* [Problem details]
All of the records listed below should be retyped exactly.

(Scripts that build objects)

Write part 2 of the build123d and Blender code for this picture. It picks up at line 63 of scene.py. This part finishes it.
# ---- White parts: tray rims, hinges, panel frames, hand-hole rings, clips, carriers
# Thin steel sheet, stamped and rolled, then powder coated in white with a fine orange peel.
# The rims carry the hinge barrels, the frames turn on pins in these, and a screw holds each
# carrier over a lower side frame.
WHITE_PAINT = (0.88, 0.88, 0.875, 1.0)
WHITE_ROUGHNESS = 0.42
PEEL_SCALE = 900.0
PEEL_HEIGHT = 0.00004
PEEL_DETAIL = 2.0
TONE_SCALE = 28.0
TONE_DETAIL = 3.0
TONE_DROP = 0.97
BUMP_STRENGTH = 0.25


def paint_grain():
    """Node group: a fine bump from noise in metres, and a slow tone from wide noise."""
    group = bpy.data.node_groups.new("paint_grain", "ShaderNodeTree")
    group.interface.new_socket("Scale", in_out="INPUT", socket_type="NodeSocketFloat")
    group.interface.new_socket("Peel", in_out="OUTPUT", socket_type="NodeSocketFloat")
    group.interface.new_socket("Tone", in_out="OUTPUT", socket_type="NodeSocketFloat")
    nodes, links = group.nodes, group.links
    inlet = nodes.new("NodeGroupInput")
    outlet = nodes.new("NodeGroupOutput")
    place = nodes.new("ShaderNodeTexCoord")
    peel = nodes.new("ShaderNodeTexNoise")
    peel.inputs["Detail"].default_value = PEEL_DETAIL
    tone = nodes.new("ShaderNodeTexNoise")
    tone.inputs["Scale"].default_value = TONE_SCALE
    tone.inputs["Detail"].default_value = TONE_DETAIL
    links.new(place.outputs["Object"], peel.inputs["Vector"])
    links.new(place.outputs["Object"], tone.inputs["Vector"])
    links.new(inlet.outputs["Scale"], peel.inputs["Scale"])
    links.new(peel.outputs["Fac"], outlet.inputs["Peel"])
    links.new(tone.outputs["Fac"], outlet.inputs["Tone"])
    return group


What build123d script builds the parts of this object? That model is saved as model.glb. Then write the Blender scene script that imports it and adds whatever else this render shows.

* [Exercise answer]
Write part 2 of the build123d and Blender code for this picture. It picks up at line 63 of scene.py. This part finishes it.
# ---- White parts: tray rims, hinges, panel frames, hand-hole rings, clips, carriers
# Thin steel sheet, stamped and rolled, then powder coated in white with a fine orange peel.
# The rims carry the hinge barrels, the frames turn on pins in these, and a screw holds each
# carrier over a lower side frame.
WHITE_PAINT = (0.88, 0.88, 0.875, 1.0)
WHITE_ROUGHNESS = 0.42
PEEL_SCALE = 900.0
PEEL_HEIGHT = 0.00004
PEEL_DETAIL = 2.0
TONE_SCALE = 28.0
TONE_DETAIL = 3.0
TONE_DROP = 0.97
BUMP_STRENGTH = 0.25


def paint_grain():
    """Node group: a fine bump from noise in metres, and a slow tone from wide noise."""
    group = bpy.data.node_groups.new("paint_grain", "ShaderNodeTree")
    group.interface.new_socket("Scale", in_out="INPUT", socket_type="NodeSocketFloat")
    group.interface.new_socket("Peel", in_out="OUTPUT", socket_type="NodeSocketFloat")
    group.interface.new_socket("Tone", in_out="OUTPUT", socket_type="NodeSocketFloat")
    nodes, links = group.nodes, group.links
    inlet = nodes.new("NodeGroupInput")
    outlet = nodes.new("NodeGroupOutput")
    place = nodes.new("ShaderNodeTexCoord")
    peel = nodes.new("ShaderNodeTexNoise")
    peel.inputs["Detail"].default_value = PEEL_DETAIL
    tone = nodes.new("ShaderNodeTexNoise")
    tone.inputs["Scale"].default_value = TONE_SCALE
    tone.inputs["Detail"].default_value = TONE_DETAIL
    links.new(place.outputs["Object"], peel.inputs["Vector"])
    links.new(place.outputs["Object"], tone.inputs["Vector"])
    links.new(inlet.outputs["Scale"], peel.inputs["Scale"])
    links.new(peel.outputs["Fac"], outlet.inputs["Peel"])
    links.new(tone.outputs["Fac"], outlet.inputs["Tone"])
    return group


What build123d script builds the parts of this object? That model is saved as model.glb. Then write the Blender scene script that imports it and adds whatever else this render shows.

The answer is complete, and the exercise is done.